The supreme court’s decision in Nalle Plastics makes it easier – and in some cases, downright cheap – for a judgment debtor to suspend a judgment pending appeal. For instance, in DTPA cases where the plaintiff may recover actual damages, treble damages, pre-judgment interest and attorney’s fees, the judgment debtor will only have to post security covering the amount of actual damages, court costs, and post-judgment interest for the estimated duration of the appeal. In many cases, that amount will be only a fraction of the overall award.
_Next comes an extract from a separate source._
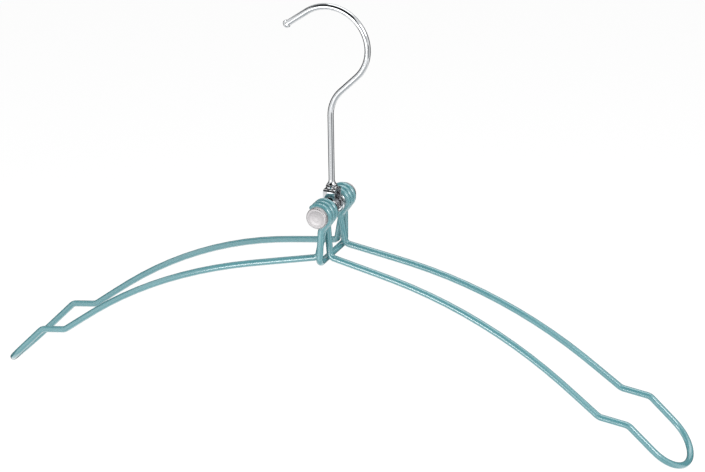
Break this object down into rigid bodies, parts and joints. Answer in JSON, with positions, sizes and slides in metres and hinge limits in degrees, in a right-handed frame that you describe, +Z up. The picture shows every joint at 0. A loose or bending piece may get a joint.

Similarly, in a declaratory judgment action where the plaintiff prevails and recovers a substantial award of attorney’s fees, the judgment debtor may have virtually no bonding requirement because there were no compensatory damages awarded (though the court can impose other conditions under Rule 24.2).

The types of cases most likely to be impacted by Nalle Plastics are contract cases and statutory cases where the prevailing plaintiffs may recover pre-judgment interest and attorney’s fees. Although the plaintiffs in those cases are entitled to recover these amounts, the judgment debtor has no obligation to post any security for them to suspend enforcement of the judgment during an appeal. According to the supreme court, this is part of the “new balance” reached by the Legislature “between the judgment creditor’s right in the judgment and the dissipation of the judgment debtor’s assets during the appeal against the judgment debtor’s right to meaningful and easier access to appellate review.” Nalle Plastics, 2012 WL 2150717, at *2 (quoting Elaine A. Carlson, Reshuffling the Deck: Enforcing and Superseding Civil Judgments on Appeal after House Bill 4, 46 S. Tex. L. Rev. 1035, 1038 (2005)).